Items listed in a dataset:
* * * * *

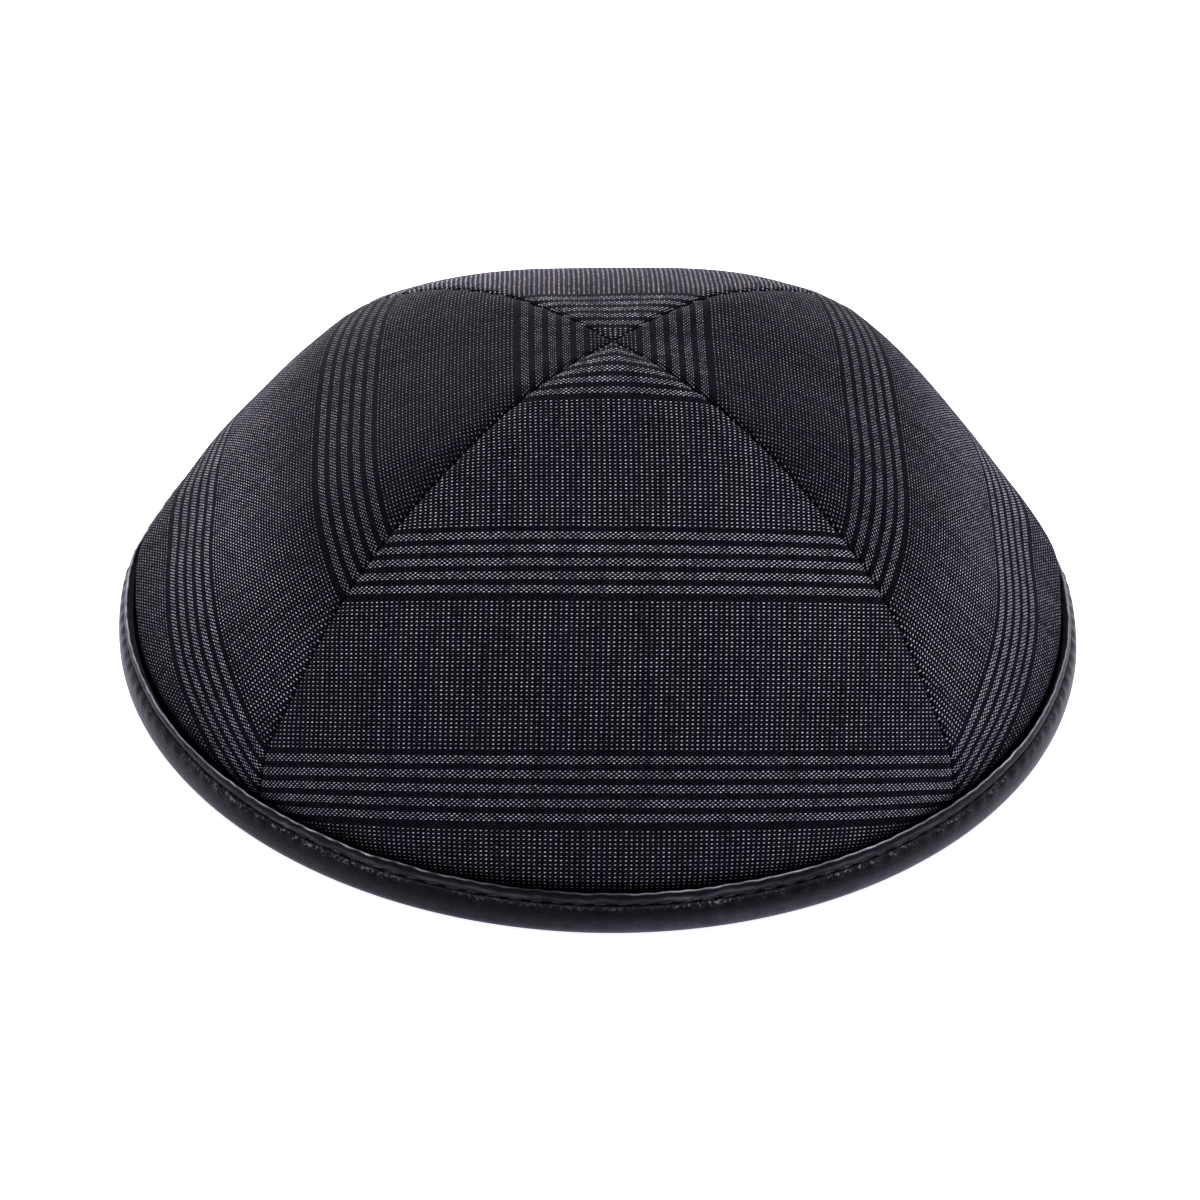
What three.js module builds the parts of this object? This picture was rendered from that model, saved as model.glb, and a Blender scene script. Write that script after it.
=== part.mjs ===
// Four panel cloth kippah with a bound leather rim.
// Millimetres, +Z up, the brow side faces -Y and the rim stands on Z = 0.
import * as THREE from "three";

// Driving dimensions
const RIM_RADIUS = 85;
const CROWN_HEIGHT = 60.8;
const CLOTH_THICKNESS = 1.6;
const PANEL_GAP = 0.3;
const BINDING_GAP = 0.35;
const BINDING_HEIGHT = 8.4;
const INNER_LEG_HEIGHT = 7.6;
const LEATHER_THICKNESS = 1.2;
const BINDING_BULGE_HEIGHT = 3.4;
const LIP_FLARE = 1;
const LIP_WIDTH = 0.9;
const LIP_OUTER_ROUND = 0.45;
const LIP_INNER_ROUND = 0.22;
const SLOT_FLOOR = 1.7;
const PANEL_FOOT = 3;
const LAND_CHAMFER = 1.3;
const LAND_SETBACK = 0.33;
const APEX_CLEARANCE = 0.3;

// The cap is a little wider from side to side than from front to back
const OVAL = { side: 1.007, front: 0.994 };

// How far the crown has settled to one side at its top
const LEAN = { right: 1.9, back: -0.7 };

// How much fuller the crown stands halfway down its back, and towards which compass angle
const FULLNESS = { reach: 2, compass: (75 * Math.PI) / 180 };

// Horizontal sections of the crown's outer face, from the top seam cross down to the panels' foot.
// middle: radius on a panel's centre line, height: above the table,
// corner: radius on a seam over the radius on a centre line (1 is a circle).
const SECTIONS = [
  { middle: 0, height: CROWN_HEIGHT, corner: 1.17 },
  { middle: 10, height: 60.5, corner: 1.175 },
  { middle: 21, height: 58.5, corner: 1.18 },
  { middle: 32, height: 54, corner: 1.178 },
  { middle: 42, height: 48.4, corner: 1.16 },
  { middle: 52, height: 41.4, corner: 1.14 },
  { middle: 61, height: 33.2, corner: 1.105 },
  { middle: 69.5, height: 23.8, corner: 1.07 },
  { middle: 76, height: 16.2, corner: 1.045 },
  { middle: 81, height: 9.8, corner: 1 },
  { middle: 83, height: PANEL_FOOT, corner: 1 },
];

// Panels: the compass direction of each centre line, in quarter turns from +X
const PANELS = [
  { name: "panel_right", quarter: 0 },
  { name: "panel_back", quarter: 1 },
  { name: "panel_left", quarter: 2 },
  { name: "panel_front", quarter: 3 },
];

// Mesh fineness
const STEPS_ACROSS = 18;
const STEPS_DOWN = 20;
const BINDING_STEPS = 4 * STEPS_ACROSS;
const BINDING_BULGE_STEPS = 2;
const SLOT_STEPS = 2;
const SEARCH_HALVINGS = 40;

const SEAM_ANGLE = Math.PI / 4;

const CLOTH = new THREE.MeshStandardMaterial({
  name: "woven cloth",
  color: 0x3a3942,
  roughness: 0.85,
  metalness: 0,
});
const LEATHER = new THREE.MeshStandardMaterial({
  name: "black leather",
  color: 0x16161b,
  roughness: 0.42,
  metalness: 0,
});

// Catmull-Rom tension of the meridian
const MERIDIAN_TENSION = 0.5;

// One smooth meridian through the sections: x is the middle radius, y the height, z the corner ratio
const meridian = new THREE.CatmullRomCurve3(
  SECTIONS.map((section) => new THREE.Vector3(section.middle, section.height, section.corner)),
  false,
  "catmullrom",
  MERIDIAN_TENSION,
);

// Exponent of the rounded square whose corner lies at the given ratio of its half width
function squareness(corner) {
  return 1 / (0.5 - Math.log2(corner));
}

// Radius of a section at an azimuth measured from a panel's centre line
function sectionRadius(middle, corner, azimuth) {
  const power = squareness(Math.max(corner, 1));
  const sides = Math.abs(Math.cos(azimuth)) ** power + Math.abs(Math.sin(azimuth)) ** power;
  return middle * sides ** (-1 / power);
}

// Point of the meridian at a place along it, moved inwards square to it by a depth
function meridianPoint(place, depth) {
  const section = meridian.getPoint(place);
  const along = meridian.getTangent(place);
  const slope = Math.hypot(along.x, along.y);
  return {
    middle: section.x + (depth * along.y) / slope,
    height: section.y - (depth * along.x) / slope,
    corner: section.z,
  };
}

// The middle radius of the cloth at a height near the rim, at a depth below its outer face
function clothRadiusAt(height, depth) {
  let above = 0;
  let below = 1;
  for (let halving = 0; halving < SEARCH_HALVINGS; halving += 1) {
    const place = (above + below) / 2;
    if (meridianPoint(place, depth).height > height) {
      above = place;
    } else {
      below = place;
    }
  }
  return meridianPoint((above + below) / 2, depth).middle;
}

// Point of a panel's face; across runs from -1 to 1 between its seams
function panelPoint(quarter, place, across, depth) {
  const section = meridianPoint(place, depth);
  const middle = Math.max(section.middle, APEX_CLEARANCE);
  const seamRadius = sectionRadius(middle, section.corner, SEAM_ANGLE);
  const azimuth = across * (SEAM_ANGLE - Math.asin(PANEL_GAP / 2 / seamRadius));
  const radius = sectionRadius(middle, section.corner, azimuth);
  const compass = azimuth + (quarter * Math.PI) / 2;
  const settled = Math.max(section.height / CROWN_HEIGHT, 0) ** 2;
  const facing = Math.max(Math.cos(compass - FULLNESS.compass), 0);
  const fuller = FULLNESS.reach * (facing * Math.sin(Math.PI * place)) ** 2;
  return [
    OVAL.side * radius * Math.cos(compass) + LEAN.right * settled + fuller * Math.cos(FULLNESS.compass),
    OVAL.front * radius * Math.sin(compass) + LEAN.back * settled + fuller * Math.sin(FULLNESS.compass),
    section.height,
  ];
}

// A closed shell between an outer and an inner grid of the same size
function shellGeometry(columns, rows, pointAt) {
  const positions = [];
  const faces = [];
  for (const depth of [0, CLOTH_THICKNESS]) {
    for (let row = 0; row <= rows; row += 1) {
      for (let column = 0; column <= columns; column += 1) {
        positions.push(...pointAt(column / columns, row / rows, depth));
      }
    }
  }
  const stride = columns + 1;
  const inner = stride * (rows + 1);
  const quad = (a, b, c, d) => faces.push(a, b, c, a, c, d);
  for (let row = 0; row < rows; row += 1) {
    for (let column = 0; column < columns; column += 1) {
      const here = row * stride + column;
      quad(here, here + stride, here + stride + 1, here + 1);
      quad(inner + here, inner + here + 1, inner + here + stride + 1, inner + here + stride);
    }
  }
  for (let row = 0; row < rows; row += 1) {
    const first = row * stride;
    const last = first + columns;
    quad(first, inner + first, inner + first + stride, first + stride);
    quad(last, last + stride, inner + last + stride, inner + last);
  }
  const foot = rows * stride;
  for (let column = 0; column < columns; column += 1) {
    quad(column, column + 1, inner + column + 1, inner + column);
    quad(foot + column, inner + foot + column, inner + foot + column + 1, foot + column + 1);
  }
  const geometry = new THREE.BufferGeometry();
  geometry.setAttribute("position", new THREE.Float32BufferAttribute(positions, 3));
  geometry.setIndex(faces);
  geometry.computeVertexNormals();
  return geometry;
}

// One cloth panel, a curved triangle from the top seam cross to its foot in the binding
function clothPanel({ name, quarter }) {
  const geometry = shellGeometry(STEPS_ACROSS, STEPS_DOWN, (across, down, depth) =>
    panelPoint(quarter, down, 2 * across - 1, depth),
  );
  const mesh = new THREE.Mesh(geometry, CLOTH);
  mesh.name = name;
  return mesh;
}

// Points down one wall of the slot that holds the panels' foot
function slotWall(depth, clearance, top) {
  const wall = [];
  for (let step = 0; step <= SLOT_STEPS; step += 1) {
    const height = top + ((PANEL_FOOT - top) * step) / SLOT_STEPS;
    wall.push(new THREE.Vector2(clothRadiusAt(height, depth) + clearance, height));
  }
  return wall;
}

// Section of the binding: a leather strip folded round the panels' foot, with a flat land below
function bindingOutline() {
  const outerWall = slotWall(0, BINDING_GAP, BINDING_HEIGHT);
  const innerWall = slotWall(CLOTH_THICKNESS, -BINDING_GAP, INNER_LEG_HEIGHT).reverse();
  const lipRadius = outerWall[0].x + LIP_FLARE;
  const innerFoot = innerWall[0].x - LEATHER_THICKNESS;
  const innerTop = innerWall[SLOT_STEPS].x - LEATHER_THICKNESS;
  const outline = new THREE.Path();
  outline.moveTo(innerFoot + LAND_CHAMFER, 0);
  outline.lineTo(RIM_RADIUS - LAND_CHAMFER, 0);
  outline.splineThru([
    new THREE.Vector2(RIM_RADIUS - LAND_SETBACK, LAND_CHAMFER),
    new THREE.Vector2(RIM_RADIUS, BINDING_BULGE_HEIGHT),
    new THREE.Vector2(lipRadius + LIP_WIDTH, BINDING_HEIGHT - LIP_OUTER_ROUND),
  ]);
  outline.lineTo(lipRadius + LIP_WIDTH - LIP_OUTER_ROUND, BINDING_HEIGHT);
  const wallPoints = [
    new THREE.Vector2(lipRadius, BINDING_HEIGHT - LIP_INNER_ROUND),
    ...outerWall.slice(1),
    new THREE.Vector2(outerWall[SLOT_STEPS].x, SLOT_FLOOR),
    new THREE.Vector2(innerWall[0].x, SLOT_FLOOR),
    ...innerWall,
    new THREE.Vector2(innerTop, INNER_LEG_HEIGHT),
    new THREE.Vector2(innerFoot, LAND_CHAMFER),
    new THREE.Vector2(innerFoot + LAND_CHAMFER, 0),
  ];
  for (const point of wallPoints) {
    outline.lineTo(point.x, point.y);
  }
  return outline.getPoints(BINDING_BULGE_STEPS);
}

// The binding, a full turn of its section
function rimBinding() {
  const geometry = new THREE.LatheGeometry(bindingOutline(), BINDING_STEPS);
  geometry.rotateX(Math.PI / 2);
  geometry.scale(OVAL.side, OVAL.front, 1);
  const mesh = new THREE.Mesh(geometry, LEATHER);
  mesh.name = "rim_binding";
  return mesh;
}

const kippah = new THREE.Group();
kippah.name = "kippah";
for (const panel of PANELS) {
  kippah.add(clothPanel(panel));
}
kippah.add(rimBinding());

export default kippah;
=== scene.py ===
"""Looks of a four panel cloth kippah with a bound leather rim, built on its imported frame.

The cap's lengths are in millimetres. A finish's depths are in metres, and what is per metre or per
millimetre scales a noise. A field named rise holds where an eased change starts and ends, and a
field named hump holds a middle and a reach.
"""

import logging
import math
from dataclasses import dataclass
from enum import Enum
from typing import Callable, Union

import bmesh
import bpy
from mathutils import Matrix, Vector, noise


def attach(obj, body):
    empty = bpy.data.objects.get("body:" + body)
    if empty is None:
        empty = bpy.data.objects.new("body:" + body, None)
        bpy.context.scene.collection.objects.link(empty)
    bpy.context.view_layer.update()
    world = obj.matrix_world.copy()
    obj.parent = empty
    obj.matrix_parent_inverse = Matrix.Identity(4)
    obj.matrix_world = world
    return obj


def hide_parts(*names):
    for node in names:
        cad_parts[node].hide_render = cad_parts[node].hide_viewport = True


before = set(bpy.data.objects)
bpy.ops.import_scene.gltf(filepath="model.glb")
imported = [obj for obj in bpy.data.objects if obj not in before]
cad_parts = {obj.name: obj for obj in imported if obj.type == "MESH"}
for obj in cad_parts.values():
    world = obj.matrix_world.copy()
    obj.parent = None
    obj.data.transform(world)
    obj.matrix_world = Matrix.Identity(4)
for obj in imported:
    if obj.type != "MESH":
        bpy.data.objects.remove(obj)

log = logging.getLogger("kippah")

# One millimetre and one centimetre, in the scene's metres
MM = 0.001
CM = 0.01

Colour = tuple[float, float, float]
Pair = tuple[float, float]


class Slot(Enum):
    """Names of a cloth and a leather material slot, which no piece here is given."""

    CLOTH = "cloth"
    LEATHER = "leather"


class PanelSide(Enum):
    """The four panels, by the compass quarter turn of their centre line from +X."""

    RIGHT = 0
    BACK = 1
    LEFT = 2
    FRONT = 3


# Smooth curves and small helpers


def catmull_rom(before: float, start: float, end: float, after: float, share: float) -> float:
    """Value of a smooth curve between two of four neighbouring values.

    Args:
        before: the value before the stretch.
        start: the value where the stretch starts.
        end: the value where it ends.
        after: the value after it.
        share: how far along the stretch, from 0 to 1.

    Returns:
        The curve's value there.
    """
    pull_in = (end - before) / 2
    pull_out = (after - start) / 2
    curve = 2 * (start - end) + pull_in + pull_out
    bend = 3 * (end - start) - 2 * pull_in - pull_out
    return ((curve * share + bend) * share + pull_in) * share + start


def smooth_step(low: float, high: float, value: float) -> float:
    """Share from 0 to 1, eased, of the way that value is from low to high."""
    share = min(max((value - low) / (high - low), 0.0), 1.0)
    return share * share * (3 - 2 * share)


def rising(share: float, low: float, high: float, value: float) -> float:
    """The share where value is below low, 1 above high, and an eased rise between them."""
    return share + (1 - share) * smooth_step(low, high, value)


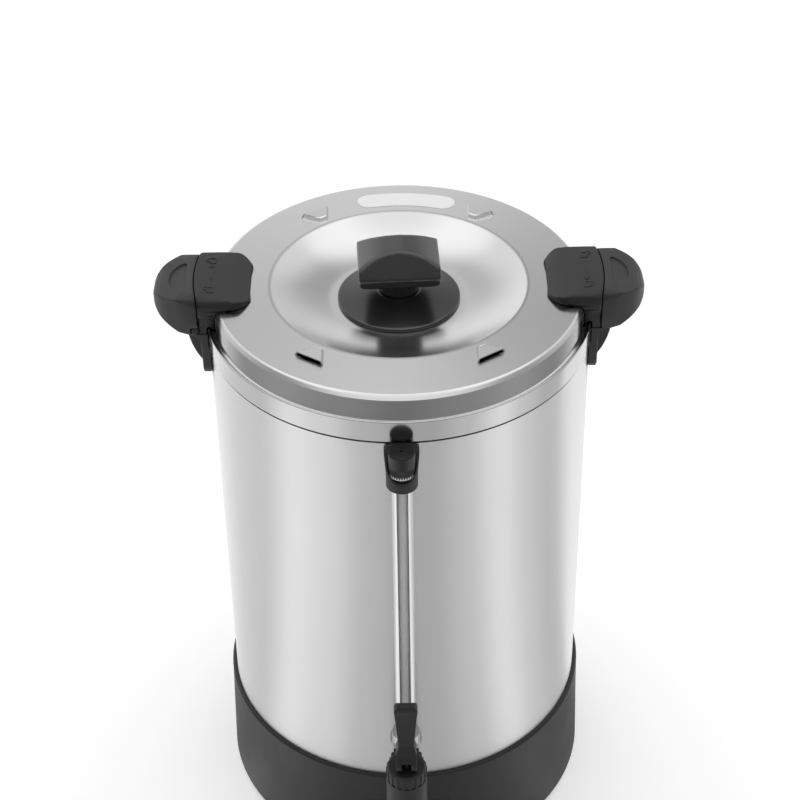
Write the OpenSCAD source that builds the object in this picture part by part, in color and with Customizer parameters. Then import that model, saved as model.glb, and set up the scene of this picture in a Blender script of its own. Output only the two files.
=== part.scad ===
// Hot water urn with a twist-lock lid, sight gauge and drip-free tap. Millimetres.
// Origin: on the table under the centre of the tank. +Z up, the tap and gauge face -Y.

/* [Outer shell] */
// Outer radius of the shell
shell_r = 138; // [125:1:150]
// Thickness of the shell sheet
shell_t = 0.8; // [0.6:0.1:1.2]
// Height of the shell's lower edge above the table
shell_low_z = 92; // [80:1:110]
// Height of the body rim above the table
rim_z = 445.5; // [380:0.5:520]

/* [Inner tank] */
// Air gap between the tank and the shell
air_gap = 5.9; // [5:0.1:7]
// Thickness of the tank sheet
tank_t = 0.8; // [0.6:0.1:1.2]
// Height of the tank floor above the shell's lower edge
tank_floor_rise = 20; // [18:1:30]
// Inner radius of the tank's bottom corner
tank_corner_r = 9; // [5:1:12]
// Height of the bright band that is folded over the shell
band_h = 16.5; // [12:0.5:22]
// Thickness of the band sheet
band_t = 1.0; // [0.8:0.1:1.4]
// Width of the folded rim
rim_w = 1.8; // [1.4:0.1:2.4]
// Depth of the lid's ledge below the rim
ledge_depth = 3.4; // [2.5:0.1:5]

/* [Lid] */
// Thickness of the lid sheet
lid_t = 0.8; // [0.6:0.1:1.2]
// Height of the lid's ring crease above the body rim
lid_rise = 19; // [16:0.5:24]
// Width of the lid's flange
flange_w = 3.0; // [2:0.1:4]
// Radius of the ring crease
ring_r = 92; // [80:1:100]
// Radius of the flat centre
dish_flat_r = 48; // [46:1:60]
// Depth of the dished centre
dish_depth = 14; // [8:0.5:16]
// Fall of the lid from the ring crease to the shoulder
annulus_fall = 1.4; // [0:0.1:3]
// Radius of the rounded shoulder
shoulder_r = 4; // [2:0.5:6]

/* [Steam louvers] */
// Radius at which the louver mouths lie
louver_at_r = 111; // [106:1:116]
// Angle of each louver from the front-to-back line
louver_angle = 34; // [25:1:45]
// Width of a louver's mouth
louver_w = 25; // [16:1:30]
// Length from the mouth to the blunt tip
louver_l = 14; // [10:1:16]
// Width of the blunt tip
louver_tip_w = 7; // [3:1:12]
// Height of a louver above the lid
louver_h = 3.2; // [2:0.2:5]

/* [Lid knob] */
// Radius of the black disc
knob_disc_r = 44; // [38:1:46]
// Thickness of the disc's edge
knob_edge_t = 2.6; // [1.5:0.1:4]
// Width of the grip
knob_w = 58; // [44:1:66]
// Depth of the grip at its widest
knob_d = 49; // [36:1:54]
// Depth of the grip's arched top
knob_top_d = 22; // [16:1:30]
// Height of the grip's underside above the ring crease
knob_low = 7; // [4:0.5:14]
// Height of the grip
knob_h = 25.5; // [18:0.5:34]
// Rise of the arched top from its ends to its middle
knob_arch = 10; // [5:0.5:14]
// Radius of the neck
knob_neck_r = 14; // [10:0.5:18]
// Turn of the grip on its screw
knob_turn = 2.5; // [-10:0.5:10]

/* [Lid ears] */
// Length of an ear from its outer face in over the lid
ear_l = 41; // [36:1:46]
// Half width of an ear where it lies on the lid
ear_half_w = 34; // [28:1:38]
// Half width of an ear's leg outside the rim
ear_leg_half_w = 28; // [22:0.5:30]
// Thickness of an ear's leg outside the rim
ear_leg_t = 6.3; // [5:0.1:8]
// Height of an ear's top above the ring crease
ear_top = 9; // [6:0.5:12]
// Reach of the bayonet foot past the leg
foot_l = 4.8; // [3:0.1:6]
// Height of the bayonet foot
foot_h = 4.6; // [3:0.1:6]
// Angle that the bayonet foot spans
foot_angle = 11; // [8:0.5:12]

/* [Body handles] */
// Radius of a grip seen from above
grip_r = 31.5; // [26:0.5:36]
// Height of a grip at its leg
grip_h = 33; // [28:0.5:38]
// Height of a grip's rounded outer end
grip_end_h = 21; // [16:0.5:24]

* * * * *

_GIVEN PROBLEM:_
Return every line from the records above that holds the word "Write".

_SOLUTION TO THIS PROBLEM:_
What three.js module builds the parts of this object? This picture was rendered from that model, saved as model.glb, and a Blender scene script. Write that script after it.
Write the OpenSCAD source that builds the object in this picture part by part, in color and with Customizer parameters. Then import that model, saved as model.glb, and set up the scene of this picture in a Blender script of its own. Output only the two files.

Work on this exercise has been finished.